Dataset for: Clonal dynamics of haematopoiesis across the human lifespan
Description
These are the datasets to support the manuscript: Clonal dynamics of haematopoiesis across the human lifespan Emily Mitchell1,2,3, Michael Spencer Chapman1,#, Nicholas Williams1,#, Kevin J Dawson1,#, Nicole Mende2, Emily F Calderbank2, Hyunchul Jung1, Thomas Mitchell1, Tim Coorens1, David H Spencer4, Heather Machado1, Henry Lee-Six1, Megan Davies5, Daniel Hayler2, Margarete Fabre1,2,3, Krishnaa Mahbubani6,7, Fede Abascal1, Alex Cagan1, George Vassiliou1,2,3, Joanna Baxter3, Inigo Martincorena1, Michael R Stratton1, David Kent8, Krishna Chatterjee9, Kourosh Saeb Parsy6,7, Anthony R Green2,3, Jyoti Nangalia1,2,3*, Elisa Laurenti2,3*, Peter J Campbell1,2*. # These authors contributed equally. * These authors contributed equally.
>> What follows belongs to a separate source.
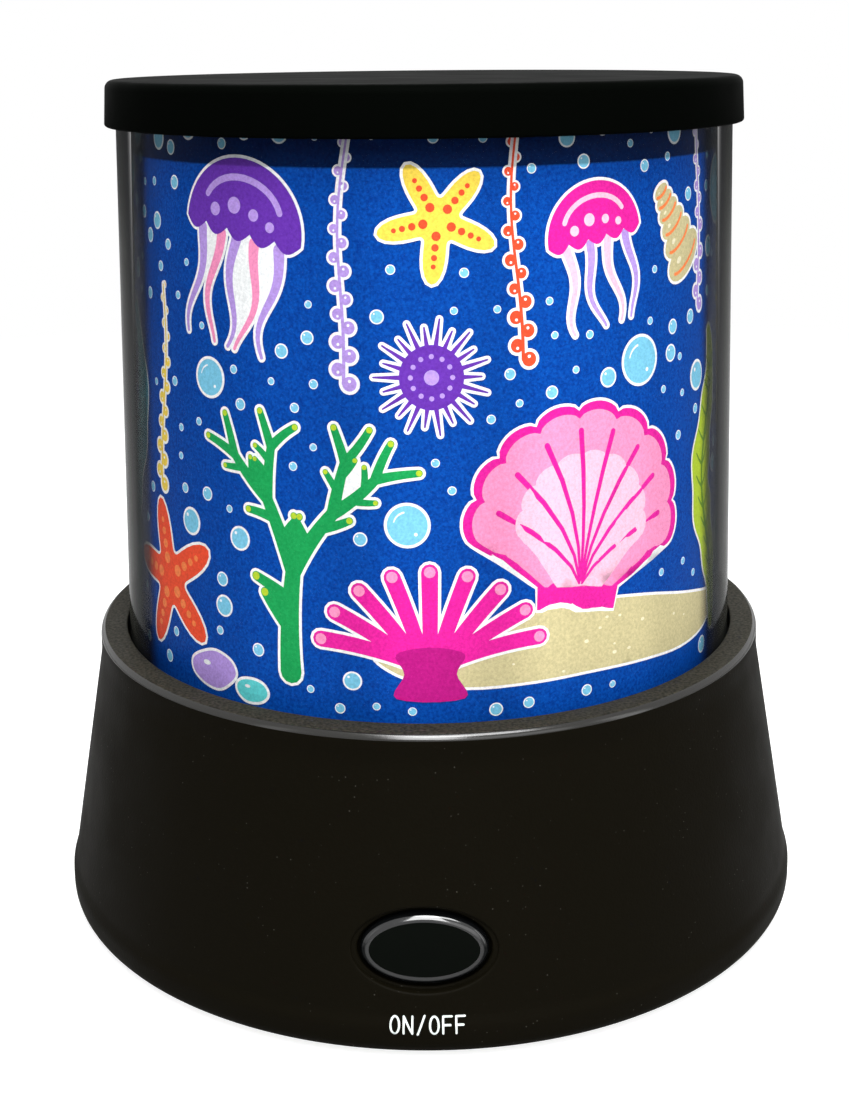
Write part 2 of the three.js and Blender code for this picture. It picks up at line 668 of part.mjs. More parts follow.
// Button cap with its flange and stem, in the frame of the wall
function makeButton() {
  const flangeWidth = buttonHalfWidth + buttonFlangeMargin;
  const flangeHeight = buttonHalfHeight + buttonFlangeMargin;
  const cap = new THREE.Shape();
  cap.absellipse(0, 0, buttonHalfWidth - buttonBevel, buttonHalfHeight - buttonBevel, 0, Math.PI * 2);
  const depth = buttonBackDepth - buttonSink - buttonBevel * 2;
  const settings = { depth, curveSegments: ovalFacets / 2, bevelSegments: 2 };
  Object.assign(settings, { bevelThickness: buttonBevel, bevelSize: buttonBevel });
  const crown = new THREE.ExtrudeGeometry(cap, settings).translate(0, 0, buttonBevel - buttonBackDepth);
  return joined(crown,
    ovalRod(flangeWidth, flangeHeight, -buttonBackDepth, -buttonFlangeDepth),
    rod(buttonStemRadius, -stemEndDepth, -buttonFlangeDepth));
}

function makeSwitch() {
  const half = switchHalfWidth;
  const body = solid(block(-half, half, -half, half, -switchLidDepth - switchHeight, -switchLidDepth));
  const boreDepth = plungerDepth + buttonTravel + seatGap;
  const hole = rod(plungerRadius + plungerGap, -switchLidDepth - boreDepth, cutOverrun - switchLidDepth);
  return cut(body, hole);
}

function makeControlBoard() {
  const board = solid(block(-boardHalfWidth, boardHalfWidth, -boardDrop, boardClimb,
    -boardBackDepth, -boardFrontDepth));
  const holes = boardScrewPlaces.map(([x, y]) =>
    moved(rod(smallScrew.shankRadius + pilotGap, -boardBackDepth - cutOverrun, cutOverrun - boardFrontDepth),
      x, y));
  return cut(board, ...holes);
}

function makeJack() {
  const bodyBack = -jackBodyDepth - jackBodyLength;
  const body = joined(
    block(-jackHalfWidth, jackHalfWidth, -jackHalfHeight, jackHalfHeight, bodyBack, -jackBodyDepth),
    rod(jackNoseRadius, -jackBodyDepth - jackNoseSink, -jackNoseSink, cellFacets),
  );
  const boreBack = -jackNoseSink - jackBoreDepth;
  const pin = rod(jackPinRadius, boreBack - jackPinSink, -jackNoseSink - jackPinSink);
  return cut(body, rod(jackBoreRadius, boreBack, cutOverrun)).add(solid(pin));
}

// Cell along +X from its flat end, with its nub at the far end
function makeCell() {
  const shoulder = cellLength - cellNubHeight;
  const round = cellEdgeRound;
  const can = turned([
    at(0, 0),
    at(cellRadius - round, 0),
    at(cellRadius, round),
    at(cellRadius, shoulder - round),
    at(cellRadius - round, shoulder),
    at(cellNubRadius, shoulder),
    at(cellNubRadius, cellLength),
    at(0, cellLength),
  ], cellFacets);
  return solid(can.rotateY(Math.PI / 2));
}

// Contact: plate on the tub's end wall at +X, with dimples where cells end in their nubs
function makeContact(rows, dimpleRows, tagRow) {
  const minY = Math.min(...rows) - contactWidth / 2;
  const maxY = Math.max(...rows) + contactWidth / 2;
  const minZ = cellZ - contactHeight / 2;
  const maxZ = cellZ + contactHeight / 2;
  const backX = contactFaceX + contactPlate;
  const parts = [block(contactFaceX, backX, minY, maxY, minZ, maxZ)];
  for (const row of dimpleRows) {
    const dimple = rod(contactDimpleRadius, contactFaceX - contactDimple, backX).rotateY(Math.PI / 2);
    parts.push(moved(dimple, 0, row, cellZ));
  }
  if (tagRow !== undefined) {
    const half = contactTagWidth / 2;
    parts.push(block(contactFaceX, backX, tagRow - half, tagRow + half, cellZ, tubTopZ + contactTagRise));
  }
  return joined(...parts);
}

// Battery spring along +X, narrowing from its wide foot to its tip
class SpringPath extends THREE.Curve {
  getPoint(share, target = new THREE.Vector3()) {
    const angle = share * springTurns * Math.PI * 2;
    const radius = springFootRadius + (springTipRadius - springFootRadius) * share;
    const rise = springWireRadius + (springLength - springWireRadius * 2) * share;
    return target.set(rise, radius * Math.cos(angle), radius * Math.sin(angle));
  }
}

function makeSpring() {
  const wire = new THREE.Shape(Array.from({ length: springSides }, (_, i) => {
    const [x, y] = onCircle(springWireRadius, 360 / springSides * i);
    return at(x, y);
  }));
  const steps = springStepsPerTurn * springTurns;
  const settings = { steps, extrudePath: new SpringPath(), bevelEnabled: false };
  return solid(new THREE.ExtrudeGeometry(wire, settings));
}

function leastSpringGap() {
  const samplesPerTurn = 32;
  const points = new SpringPath().getSpacedPoints(samplesPerTurn * springTurns);
  const halfTurn = samplesPerTurn / 2;
  let least = Infinity;
  points.forEach((point, i) => points.slice(i + halfTurn).forEach((other) => {
    least = Math.min(least, point.distanceTo(other));
  }));
  return least - springWireRadius * 2;
}

// Lamp: round body with a domed tip on a flange, its flange at z = 0
function makeLamp() {
  return solid(turned([
    at(0, 0),
    at(lampFlangeRadius, 0),
    at(lampFlangeRadius, lampFlangeHeight),
    at(lampRadius, lampFlangeHeight),
    ...arc(0, lampBodyHeight, lampRadius, 0, 90),
  ], smallFacets));
}

function makeLampBoard() {
  const board = solid(rod(lampBoardRadius, lampBoardZ, lampBoardTopZ, domeFacets));
  const hole = rod(smallScrew.shankRadius + pilotGap, lampBoardZ - cutOverrun, lampBoardTopZ + cutOverrun);
  return cut(board, ...lampScrewPlaces.map(([x, y]) => moved(hole, x, y)));
}

function makeWire(points, halfWidth = wireRadius, halfThickness = wireRadius) {
  const section = new THREE.Shape(Array.from({ length: pathFacets }, (_, i) => {
    const [x, y] = onCircle(1, 360 / pathFacets * i);
    return at(x * halfThickness, y * halfWidth);
  }));
  const extrudePath = new THREE.CatmullRomCurve3(points);
  return solid(new THREE.ExtrudeGeometry(section, { steps: wireSteps, extrudePath, bevelEnabled: false }));
}

// Base
place('base_housing', makeHousing(), blackMatte);
place('bottom_cover', makeCover(), blackMatte);
baseScrewPlaces.forEach(([x, y], i) => {
  const screw = place(`base_screw_${i + 1}`, makeScrew(baseScrew), zincSteel);
  screw.position.set(x, y, coverSeatZ - seatGap - baseScrew.headHeight);
});
footDegrees.forEach((degrees, i) => {
  const foot = place(`rubber_foot_${i + 1}`, solid(rod(footRadius, 0, footThickness, cellFacets)), rubber);
  const [x, y] = onCircle(footCircleRadius, degrees);
  foot.position.set(x, y, 0);
});

// Door and its screw
place('battery_door', makeDoor(), blackMatte);
const captiveScrew = place('battery_door_screw', makeScrew(doorScrew), zincSteel);
captiveScrew.position.set(doorScrewX, 0, doorSeatZ - seatGap - doorScrew.headHeight);

// Cells in series, contacts and springs
cellRows.forEach((row, i) => {
  const cell = place(`battery_cell_${i + 1}`, makeCell(), cellSleeve);
  const facing = i % 2 === 0 ? 1 : -1;
  cell.rotation.z = facing > 0 ? 0 : Math.PI;
  cell.position.set(facing * (nubEndX - cellLength), row, cellZ);
  const spring = place(`battery_spring_${i + 1}`, makeSpring(), nickelPlate);
  spring.rotation.z = facing > 0 ? 0 : Math.PI;
  spring.position.set(-facing * (contactFaceX - seatGap), row, cellZ);
});
place('contact_positive', makeContact([frontRow], [frontRow], frontRow), nickelPlate);
place('contact_bridge_right', makeContact(cellRows.slice(1), [backRow]), nickelPlate);

// The two at the other end are made on the same side and turned half round
const leftBridge = place('contact_bridge_left', makeContact(cellRows.slice(1), [0]), nickelPlate);
leftBridge.rotation.z = Math.PI;
const negative = place('contact_negative', makeContact([frontRow], [], frontRow), nickelPlate);
negative.rotation.z = Math.PI;

// Button, switch and control board
place('power_button', makeButton(), blackGloss, buttonGroup);
place('switch_plunger', solid(rod(plungerRadius, -switchLidDepth - plungerDepth, -plungerTopDepth)),
  chipBlack, buttonGroup);
place('switch_body', makeSwitch(), nickelPlate, buttonGroup);
place('control_board', makeControlBoard(), boardPaper, buttonGroup);
boardScrewPlaces.forEach(([x, y], i) => {
  const screw = place(`board_screw_${i + 1}`, makeScrew(smallScrew), zincSteel, buttonGroup);
  screw.position.set(x, y, -boardBackDepth - seatGap - smallScrew.headHeight);
});
const chipBackDepth = boardBackDepth + seatGap;
place('control_chip', solid(block(-chipOffset - chipHalfWidth, -chipOffset + chipHalfWidth,
  -chipHalfHeight, chipHalfHeight, -chipBackDepth - chipThickness, -chipBackDepth)), chipBlack, buttonGroup);
const capacitor = place('smoothing_capacitor',
  solid(rod(capacitorRadius, -chipBackDepth - capacitorHeight, -chipBackDepth)), capacitorBlue, buttonGroup);
capacitor.position.x = capacitorOffset;

// Power inlet
place('power_inlet', makeJack(), chipBlack, jackGroup);

// Star dome, its ring and the lamp board
place('star_dome', makeDome(), smokedDome);
place('dome_retainer', makeRetainer(), blackMatte);
domeScrewPlaces.forEach(([x, y], i) => {
  const screw = place(`dome_screw_${i + 1}`, makeScrew(smallScrew), zincSteel);
  screw.rotation.x = Math.PI;
  screw.position.set(x, y, retainerTopZ + seatGap + smallScrew.headHeight);
});
place('lamp_board', makeLampBoard(), boardGreen);
lampScrewPlaces.forEach(([x, y], i) => {
  const screw = place(`lamp_screw_${i + 1}`, makeScrew(smallScrew), zincSteel);
  screw.rotation.x = Math.PI;
  screw.position.set(x, y, lampBoardTopZ + seatGap + smallScrew.headHeight);
});
const lamps = { warm: 0xfff0c8, red: 0xd03030, green: 0x30b050, blue: 0x3060d0 };
Object.entries(lamps).forEach(([name, color], i) => {
  const lamp = place(`lamp_${name}`, makeLamp(), finish(color, 0.15, 0));
  const [x, y] = i === 0 ? [0, 0] : onCircle(lampCircleRadius, 90 + 120 * (i - 1));
  lamp.position.set(x, y, lampBoardTopZ + seatGap);
});

// Shade and lid
place('clear_tube', makeTube(), clearPlastic);
place('printed_film', makeFilm(), printedFilm);
place('top_lid', makeLid(), blackSatin);

// Wires between the contacts, the inlet, the control board and the lamp board
const wireTopZ = tubTopZ + contactTagRise + wireClear;
const tagX = contactFaceX + contactPlate / 2;
const tagEndZ = tubTopZ + contactTagRise + seatGap;
const boardEnd = (x, y, stand = seatGap) => pointIn(buttonFrame, x, y, -boardBackDepth - stand);
const padClimb = boardClimb * padClimbShare;
const padInset = boardHalfWidth * padInsetShare;
place('wire_positive', makeWire([
  new THREE.Vector3(tagX, frontRow, tagEndZ),
  new THREE.Vector3(tagX, frontRow, tagEndZ + tagWireStand),
  new THREE.Vector3(tagX * positiveBendShare, (frontRow - baseScrewCircleRadius) / 2, wireTopZ),
  boardEnd(padInset, padClimb, wireClear),
  boardEnd(padInset, padClimb),
]), wireRed);
place('wire_negative', makeWire([
  new THREE.Vector3(-tagX, backRow, tagEndZ),
  new THREE.Vector3(-tagX, backRow, tagEndZ + tagWireStand),
  new THREE.Vector3(-tagX * negativeBendShares[0], 0, wireTopZ),
  new THREE.Vector3(-tagX * negativeBendShares[1], frontRow, wireTopZ),
  boardEnd(-padInset, padClimb, wireClear),
  boardEnd(-padInset, padClimb),
]), wireBlack);
place('lamp_ribbon', makeWire([
  boardEnd(0, padClimb),
  boardEnd(0, padClimb, wireClear),
  new THREE.Vector3(0, frontRow, wireTopZ),
  new THREE.Vector3(0, frontRow * ribbonBendShare, (wireTopZ + deckBottomZ) / 2),
  new THREE.Vector3(0, 0, deckBottomZ),
  new THREE.Vector3(0, 0, lampBoardZ - seatGap),
], ribbonHalfWidth, ribbonHalfThickness), wireGrey);
['positive', 'negative'].forEach((name, i) => {
  const side = i === 0 ? 1 : -1;
  const leadX = side * jackHalfWidth / 2;
  const backDepth = -jackBodyDepth - jackBodyLength;
  place(`inlet_wire_${name}`, makeWire([
    pointIn(jackFrame, -leadX, 0, backDepth - seatGap),
    pointIn(jackFrame, -leadX, 0, backDepth - wireClear),
    new THREE.Vector3(leadX * 2, backRow, wireTopZ),
    new THREE.Vector3(leadX * 2, frontRow, wireTopZ),
    boardEnd(leadX * 2, padClimb, wireClear),
    boardEnd(leadX * 2, padClimb),
  ]), i === 0 ? wireRed : wireBlack);
});

console.log(`least gap of a battery spring to itself: ${leastSpringGap().toFixed(2)} mm`);

export default light;
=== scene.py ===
import random
from math import atan2, cos, hypot, pi, radians, sin, tan, tau

import bmesh
import bpy
from mathutils import Matrix, Vector
from mathutils.geometry import delaunay_2d_cdt


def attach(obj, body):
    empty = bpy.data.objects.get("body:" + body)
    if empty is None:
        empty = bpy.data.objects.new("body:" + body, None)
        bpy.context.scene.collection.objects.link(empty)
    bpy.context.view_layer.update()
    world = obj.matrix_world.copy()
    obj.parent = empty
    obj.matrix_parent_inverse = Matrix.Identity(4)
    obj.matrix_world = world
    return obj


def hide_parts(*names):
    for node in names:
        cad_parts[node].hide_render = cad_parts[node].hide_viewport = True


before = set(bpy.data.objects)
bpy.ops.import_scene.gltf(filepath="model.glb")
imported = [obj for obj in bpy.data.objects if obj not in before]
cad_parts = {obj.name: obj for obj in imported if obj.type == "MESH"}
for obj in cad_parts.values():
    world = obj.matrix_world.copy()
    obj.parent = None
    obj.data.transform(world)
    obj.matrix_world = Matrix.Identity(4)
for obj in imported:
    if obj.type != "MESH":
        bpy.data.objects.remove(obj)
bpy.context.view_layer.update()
mm = 0.001


# Small helpers

def hexColour(text):
    # sRGB hex to the linear colour that shaders read
    parts = [int(text[i:i + 2], 16) / 255 for i in (1, 3, 5)]
    return [c / 12.92 if c <= 0.04045 else ((c + 0.055) / 1.055) ** 2.4 for c in parts] + [1]


def addNode(tree, kind, inputs=None, **settings):
    # An input that is a socket is linked, one that is a node is linked to its first output
    node = tree.nodes.new(kind)
    for name, value in settings.items():
        setattr(node, name, value)
    for socket, value in (inputs or {}).items():
        source = value.outputs[0] if isinstance(value, bpy.types.Node) else value
        if isinstance(source, bpy.types.NodeSocket):
            tree.links.new(source, node.inputs[socket])
        else:
            node.inputs[socket].default_value = source
    return node


def setRamp(ramp, edges, values):
    # Each value is a hex colour, a linear colour or a plain number
    for stop, edge, value in zip(ramp.color_ramp.elements, edges, values):
        stop.position = edge
        if isinstance(value, str):
            value = hexColour(value)
        stop.color = value if isinstance(value, list) else (value, value, value, 1)


def startMaterial(name, colour, roughness, **values):
    material = bpy.data.materials.new(name)
    material.use_nodes = True
    tree = material.node_tree
    shader = tree.nodes["Principled BSDF"]
    shader.inputs["Base Color"].default_value = hexColour(colour)
    shader.inputs["Roughness"].default_value = roughness
    for socket, value in values.items():
        shader.inputs[socket.replace("_", " ")].default_value = value
    return material, tree, shader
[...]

Affiliations (1) Wellcome Sanger Institute, Hinxton, CB10 1SA, UK. (2) Wellcome-MRC Cambridge Stem Cell Institute, Cambridge Biomedical Campus, Cambridge, CB2 0AW, UK. (3) Department of Haematology, University of Cambridge, Cambridge, CB2 2XY, UK. (4) Department of Medicine, McDonnell Genome Institute, Washington University, St. Louis, MO, USA. (5) Cambridge Molecular Diagnostics, Milton Road, Cambridge, CB4 0FW, UK. (6) Department of Surgery, University of Cambridge, Cambridge, CB2 0QQ, UK. (7) Cambridge Biorepository for Translational Medicine, NIHR Cambridge Biomedical Research Centre, University of Cambridge, Cambridge CB2 2XY, UK. (8) York Biomedical Research Institute, Department of Biology, University of York, York, YO10 5DD, UK. (9) Wellcome Trust-MRC Institute of Metabolic Science, University of Cambridge, Cambridge, CB2 0QQ, UK.
Files
Steps to reproduce
All scripts and some smaller data matrices are available on github (https://github.com/emily-mitchell/normal _haematopoiesis). Raw sequencing data is available on EGA (accession number EGAD00001007851). The main data needed to reanalyse / reproduce the results presented is available here, on Mendeley Data. See below for a guide to what is available on Mendeley Data. dNdS_input folder Contains all raw input files for the dN/dS analysis. Filtering_output_XXXX folders (one for each individual) Contains four files: a) annotated_mut_set_XXXX_01_standard_rho01 This is an R data object and is uploaded into an R workspace using load() The genotype matrix used for MPBoot tree building is available in the matrix: filtered_muts$Genotype_shared_bin The dna strings used as input for MPboot are available in the vector: filtered_muts$dna_strings The annotated variant calls with tree node information are available in the matrix: filtered_muts$COMB_mats.tree.build$mat The genotype matrix of mutations calls per sample is available in: filtered_muts$COMB_mats.tree.build$Genotype_bin Information on whether the variant is an SNV or indel is available in: filtered_muts$COMB_mats.tree.build$mat$Mut_type A summary of total numbers of shared and private SNVs and indels is available in: filtered_muts$summary b) XXXX_sensitivity This file contains information on the sensitivity of SNV and Indel calls per sample. c) tree_XXXX_01_standard_rho01.tree The raw tree with branch lengths equal to number of mutations assigned (without adjustment for sequencing coverage). metadata_matrix folder Contains file “Summary_cut.csv” which records metadata on each sample in the dataset including cell_type sorted, sequencing depth, sequencing_platform, SNV burdens, indel burdens and telomere length.